→ AIM OF THE EXERCISE:
Output exactly the lines from the first one down to the line containing "on its floor.", inclusive.
== PROVIDED MATERIAL
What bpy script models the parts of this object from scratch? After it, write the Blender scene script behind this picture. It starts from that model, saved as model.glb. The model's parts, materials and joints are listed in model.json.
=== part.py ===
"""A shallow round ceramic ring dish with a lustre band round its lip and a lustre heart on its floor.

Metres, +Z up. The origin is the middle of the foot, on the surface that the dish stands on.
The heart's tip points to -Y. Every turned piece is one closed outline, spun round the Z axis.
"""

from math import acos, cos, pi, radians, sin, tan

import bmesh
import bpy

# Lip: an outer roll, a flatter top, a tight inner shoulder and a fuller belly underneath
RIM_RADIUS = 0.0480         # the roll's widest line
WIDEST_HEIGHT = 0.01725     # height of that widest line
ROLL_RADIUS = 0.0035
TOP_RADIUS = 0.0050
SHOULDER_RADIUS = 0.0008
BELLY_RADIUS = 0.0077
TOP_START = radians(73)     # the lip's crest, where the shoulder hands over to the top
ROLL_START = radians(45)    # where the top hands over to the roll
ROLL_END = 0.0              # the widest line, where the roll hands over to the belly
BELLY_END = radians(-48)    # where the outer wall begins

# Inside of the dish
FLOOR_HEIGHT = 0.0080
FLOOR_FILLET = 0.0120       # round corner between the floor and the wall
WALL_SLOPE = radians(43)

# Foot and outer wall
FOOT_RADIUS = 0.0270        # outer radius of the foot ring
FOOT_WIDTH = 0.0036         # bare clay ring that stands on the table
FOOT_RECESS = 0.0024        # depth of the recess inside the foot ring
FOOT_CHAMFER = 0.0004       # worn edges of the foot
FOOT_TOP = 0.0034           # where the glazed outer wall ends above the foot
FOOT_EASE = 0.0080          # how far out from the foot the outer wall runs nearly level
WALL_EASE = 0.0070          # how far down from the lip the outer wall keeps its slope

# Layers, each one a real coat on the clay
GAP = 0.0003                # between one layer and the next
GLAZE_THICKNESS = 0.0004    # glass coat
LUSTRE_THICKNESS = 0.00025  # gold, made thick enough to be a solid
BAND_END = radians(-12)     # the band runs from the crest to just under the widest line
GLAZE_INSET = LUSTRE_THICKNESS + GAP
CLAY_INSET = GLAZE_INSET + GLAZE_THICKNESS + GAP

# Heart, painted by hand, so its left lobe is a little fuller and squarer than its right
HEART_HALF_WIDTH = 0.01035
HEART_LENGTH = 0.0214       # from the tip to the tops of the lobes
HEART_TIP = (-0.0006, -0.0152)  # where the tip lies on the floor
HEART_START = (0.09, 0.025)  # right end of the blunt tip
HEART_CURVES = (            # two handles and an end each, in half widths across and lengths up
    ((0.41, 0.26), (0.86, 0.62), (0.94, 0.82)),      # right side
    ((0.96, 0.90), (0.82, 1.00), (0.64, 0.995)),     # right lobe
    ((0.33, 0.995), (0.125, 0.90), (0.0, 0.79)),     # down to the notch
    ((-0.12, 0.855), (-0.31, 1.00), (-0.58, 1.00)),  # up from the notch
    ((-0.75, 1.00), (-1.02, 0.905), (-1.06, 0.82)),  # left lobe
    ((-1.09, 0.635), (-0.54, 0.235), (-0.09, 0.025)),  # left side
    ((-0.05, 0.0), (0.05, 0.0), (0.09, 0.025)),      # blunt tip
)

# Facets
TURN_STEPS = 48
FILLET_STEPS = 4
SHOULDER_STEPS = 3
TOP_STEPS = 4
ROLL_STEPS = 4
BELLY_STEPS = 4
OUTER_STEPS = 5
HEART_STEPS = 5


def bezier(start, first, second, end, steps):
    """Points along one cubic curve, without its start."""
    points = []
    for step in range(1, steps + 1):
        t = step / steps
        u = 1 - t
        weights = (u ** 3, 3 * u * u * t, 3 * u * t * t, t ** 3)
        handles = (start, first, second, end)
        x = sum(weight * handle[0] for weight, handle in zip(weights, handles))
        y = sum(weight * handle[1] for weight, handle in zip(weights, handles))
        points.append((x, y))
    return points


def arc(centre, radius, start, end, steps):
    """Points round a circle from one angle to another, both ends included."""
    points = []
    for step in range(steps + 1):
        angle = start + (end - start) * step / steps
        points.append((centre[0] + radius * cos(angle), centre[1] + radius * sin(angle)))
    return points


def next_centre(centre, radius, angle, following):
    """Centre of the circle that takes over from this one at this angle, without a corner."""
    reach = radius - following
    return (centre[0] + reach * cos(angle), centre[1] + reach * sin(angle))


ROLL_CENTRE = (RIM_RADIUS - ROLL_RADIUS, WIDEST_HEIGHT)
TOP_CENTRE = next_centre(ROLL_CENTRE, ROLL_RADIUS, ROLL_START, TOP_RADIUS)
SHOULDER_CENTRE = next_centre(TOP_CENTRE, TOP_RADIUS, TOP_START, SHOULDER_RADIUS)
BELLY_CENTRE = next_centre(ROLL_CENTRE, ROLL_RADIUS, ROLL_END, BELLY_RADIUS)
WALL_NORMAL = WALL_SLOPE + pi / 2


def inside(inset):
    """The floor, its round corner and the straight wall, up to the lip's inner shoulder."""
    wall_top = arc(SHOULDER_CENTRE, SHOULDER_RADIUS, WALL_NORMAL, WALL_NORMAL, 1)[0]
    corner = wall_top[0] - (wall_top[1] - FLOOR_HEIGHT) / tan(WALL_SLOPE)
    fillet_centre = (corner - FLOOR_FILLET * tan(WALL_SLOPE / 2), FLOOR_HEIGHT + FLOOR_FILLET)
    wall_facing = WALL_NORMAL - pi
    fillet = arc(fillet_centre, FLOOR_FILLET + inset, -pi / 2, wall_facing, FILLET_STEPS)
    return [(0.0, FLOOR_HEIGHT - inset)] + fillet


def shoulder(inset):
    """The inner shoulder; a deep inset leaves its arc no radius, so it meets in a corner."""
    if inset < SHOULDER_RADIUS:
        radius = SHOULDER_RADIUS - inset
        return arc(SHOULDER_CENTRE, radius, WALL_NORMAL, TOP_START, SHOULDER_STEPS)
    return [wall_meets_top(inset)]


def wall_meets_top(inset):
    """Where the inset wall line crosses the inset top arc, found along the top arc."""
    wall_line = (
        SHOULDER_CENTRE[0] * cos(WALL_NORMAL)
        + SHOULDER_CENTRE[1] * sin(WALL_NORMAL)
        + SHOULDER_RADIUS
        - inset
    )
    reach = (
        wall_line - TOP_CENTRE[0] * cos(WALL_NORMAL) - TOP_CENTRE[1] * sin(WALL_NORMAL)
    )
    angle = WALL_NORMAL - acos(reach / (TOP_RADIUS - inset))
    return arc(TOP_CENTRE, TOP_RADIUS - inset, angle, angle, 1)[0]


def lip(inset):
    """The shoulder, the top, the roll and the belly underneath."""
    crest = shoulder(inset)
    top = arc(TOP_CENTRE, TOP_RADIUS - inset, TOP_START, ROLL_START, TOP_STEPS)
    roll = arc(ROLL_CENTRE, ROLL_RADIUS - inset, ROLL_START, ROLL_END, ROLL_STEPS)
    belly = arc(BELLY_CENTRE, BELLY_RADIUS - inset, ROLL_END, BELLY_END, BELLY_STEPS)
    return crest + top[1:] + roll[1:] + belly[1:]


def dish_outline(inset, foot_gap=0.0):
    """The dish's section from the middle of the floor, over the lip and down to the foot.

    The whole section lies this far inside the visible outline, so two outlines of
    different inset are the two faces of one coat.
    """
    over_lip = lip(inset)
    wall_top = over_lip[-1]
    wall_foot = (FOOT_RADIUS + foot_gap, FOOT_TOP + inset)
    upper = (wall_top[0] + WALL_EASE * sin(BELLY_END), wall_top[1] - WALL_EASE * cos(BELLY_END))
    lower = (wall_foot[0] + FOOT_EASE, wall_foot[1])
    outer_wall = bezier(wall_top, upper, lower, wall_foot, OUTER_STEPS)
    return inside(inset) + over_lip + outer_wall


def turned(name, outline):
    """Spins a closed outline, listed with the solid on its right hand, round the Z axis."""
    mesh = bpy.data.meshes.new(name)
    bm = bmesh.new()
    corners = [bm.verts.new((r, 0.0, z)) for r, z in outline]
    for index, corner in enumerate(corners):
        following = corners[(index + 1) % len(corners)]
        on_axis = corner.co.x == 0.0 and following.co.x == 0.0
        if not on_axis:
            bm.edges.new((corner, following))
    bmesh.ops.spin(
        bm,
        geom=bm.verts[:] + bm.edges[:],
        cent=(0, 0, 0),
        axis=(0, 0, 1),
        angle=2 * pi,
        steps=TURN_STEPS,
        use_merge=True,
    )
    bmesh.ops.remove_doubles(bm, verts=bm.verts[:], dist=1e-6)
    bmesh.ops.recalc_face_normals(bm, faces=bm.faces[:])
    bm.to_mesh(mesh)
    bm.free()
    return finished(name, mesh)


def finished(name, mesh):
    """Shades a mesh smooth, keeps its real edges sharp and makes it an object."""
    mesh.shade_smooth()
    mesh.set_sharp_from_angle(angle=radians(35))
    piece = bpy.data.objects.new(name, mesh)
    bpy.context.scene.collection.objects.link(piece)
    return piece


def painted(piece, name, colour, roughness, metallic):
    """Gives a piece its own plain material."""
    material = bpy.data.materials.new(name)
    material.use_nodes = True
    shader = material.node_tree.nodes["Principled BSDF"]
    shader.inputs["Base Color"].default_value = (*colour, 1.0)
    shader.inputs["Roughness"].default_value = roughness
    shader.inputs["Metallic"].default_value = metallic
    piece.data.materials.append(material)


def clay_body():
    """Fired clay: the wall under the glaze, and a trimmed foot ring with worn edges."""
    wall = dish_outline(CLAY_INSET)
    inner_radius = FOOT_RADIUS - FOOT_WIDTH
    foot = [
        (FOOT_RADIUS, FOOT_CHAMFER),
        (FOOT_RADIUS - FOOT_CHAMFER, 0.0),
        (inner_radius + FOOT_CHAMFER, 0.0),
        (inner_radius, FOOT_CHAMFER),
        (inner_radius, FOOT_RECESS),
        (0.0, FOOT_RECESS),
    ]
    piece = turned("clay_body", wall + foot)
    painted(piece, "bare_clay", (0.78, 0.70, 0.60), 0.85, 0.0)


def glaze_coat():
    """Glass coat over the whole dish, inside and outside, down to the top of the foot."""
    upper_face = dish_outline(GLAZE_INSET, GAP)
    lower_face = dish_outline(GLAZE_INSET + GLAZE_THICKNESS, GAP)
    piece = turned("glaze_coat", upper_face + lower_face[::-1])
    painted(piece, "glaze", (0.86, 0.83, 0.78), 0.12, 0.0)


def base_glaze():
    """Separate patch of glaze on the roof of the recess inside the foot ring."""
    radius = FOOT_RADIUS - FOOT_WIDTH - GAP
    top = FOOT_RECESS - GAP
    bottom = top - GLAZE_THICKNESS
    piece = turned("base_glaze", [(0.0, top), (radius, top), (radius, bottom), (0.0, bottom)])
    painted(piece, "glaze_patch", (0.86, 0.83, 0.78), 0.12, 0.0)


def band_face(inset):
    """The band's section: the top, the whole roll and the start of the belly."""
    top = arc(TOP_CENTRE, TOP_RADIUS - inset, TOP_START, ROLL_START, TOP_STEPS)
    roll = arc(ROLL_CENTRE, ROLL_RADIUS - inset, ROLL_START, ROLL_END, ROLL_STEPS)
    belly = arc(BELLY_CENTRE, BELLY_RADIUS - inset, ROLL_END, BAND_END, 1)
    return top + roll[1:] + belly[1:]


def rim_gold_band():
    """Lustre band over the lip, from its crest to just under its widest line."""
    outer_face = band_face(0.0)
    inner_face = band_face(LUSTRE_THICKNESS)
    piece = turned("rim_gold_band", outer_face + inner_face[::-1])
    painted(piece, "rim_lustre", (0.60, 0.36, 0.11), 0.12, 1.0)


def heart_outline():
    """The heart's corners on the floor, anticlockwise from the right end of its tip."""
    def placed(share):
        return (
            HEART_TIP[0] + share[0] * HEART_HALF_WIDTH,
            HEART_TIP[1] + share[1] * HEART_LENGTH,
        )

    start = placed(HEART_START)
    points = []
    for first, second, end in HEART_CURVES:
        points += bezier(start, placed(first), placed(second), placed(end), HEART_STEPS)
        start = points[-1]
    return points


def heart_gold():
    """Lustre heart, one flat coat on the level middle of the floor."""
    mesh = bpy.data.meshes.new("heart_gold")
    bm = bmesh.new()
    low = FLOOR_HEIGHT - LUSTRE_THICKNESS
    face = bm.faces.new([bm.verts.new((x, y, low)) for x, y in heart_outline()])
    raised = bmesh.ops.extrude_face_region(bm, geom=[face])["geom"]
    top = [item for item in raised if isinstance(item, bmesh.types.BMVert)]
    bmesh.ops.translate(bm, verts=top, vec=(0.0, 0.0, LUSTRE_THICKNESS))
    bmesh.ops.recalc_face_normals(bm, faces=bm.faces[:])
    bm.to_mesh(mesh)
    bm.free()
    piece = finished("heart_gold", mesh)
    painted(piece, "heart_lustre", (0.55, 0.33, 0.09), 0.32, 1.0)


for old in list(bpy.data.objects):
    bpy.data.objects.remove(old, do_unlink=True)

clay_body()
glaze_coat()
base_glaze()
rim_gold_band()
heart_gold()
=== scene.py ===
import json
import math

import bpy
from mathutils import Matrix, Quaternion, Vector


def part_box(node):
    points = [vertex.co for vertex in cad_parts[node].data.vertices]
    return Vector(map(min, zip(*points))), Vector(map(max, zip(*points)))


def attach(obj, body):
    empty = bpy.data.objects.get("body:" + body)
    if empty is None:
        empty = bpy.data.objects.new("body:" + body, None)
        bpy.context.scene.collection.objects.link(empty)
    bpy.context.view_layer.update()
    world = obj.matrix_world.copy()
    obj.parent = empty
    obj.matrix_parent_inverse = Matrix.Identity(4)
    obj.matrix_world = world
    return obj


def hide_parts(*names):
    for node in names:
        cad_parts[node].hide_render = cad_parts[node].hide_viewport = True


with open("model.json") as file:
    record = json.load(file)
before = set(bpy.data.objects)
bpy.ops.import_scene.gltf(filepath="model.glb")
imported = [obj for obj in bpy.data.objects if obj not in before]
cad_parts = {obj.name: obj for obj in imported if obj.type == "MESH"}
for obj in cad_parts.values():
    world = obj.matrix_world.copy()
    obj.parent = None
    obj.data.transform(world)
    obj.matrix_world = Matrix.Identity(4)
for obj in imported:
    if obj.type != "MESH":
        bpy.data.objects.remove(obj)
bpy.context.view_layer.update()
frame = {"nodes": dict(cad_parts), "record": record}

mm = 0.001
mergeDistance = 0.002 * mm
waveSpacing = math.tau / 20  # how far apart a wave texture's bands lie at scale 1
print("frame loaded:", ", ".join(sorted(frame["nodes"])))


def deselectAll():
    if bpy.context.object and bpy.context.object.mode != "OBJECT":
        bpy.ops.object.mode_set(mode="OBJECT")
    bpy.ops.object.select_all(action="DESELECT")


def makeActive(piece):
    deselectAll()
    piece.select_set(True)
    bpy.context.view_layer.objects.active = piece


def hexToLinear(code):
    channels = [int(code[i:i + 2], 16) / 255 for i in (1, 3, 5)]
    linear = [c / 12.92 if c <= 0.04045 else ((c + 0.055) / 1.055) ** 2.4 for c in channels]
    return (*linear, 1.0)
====
→ EXERCISE RESULT:
What bpy script models the parts of this object from scratch? After it, write the Blender scene script behind this picture. It starts from that model, saved as model.glb. The model's parts, materials and joints are listed in model.json.
=== part.py ===
"""A shallow round ceramic ring dish with a lustre band round its lip and a lustre heart on its floor.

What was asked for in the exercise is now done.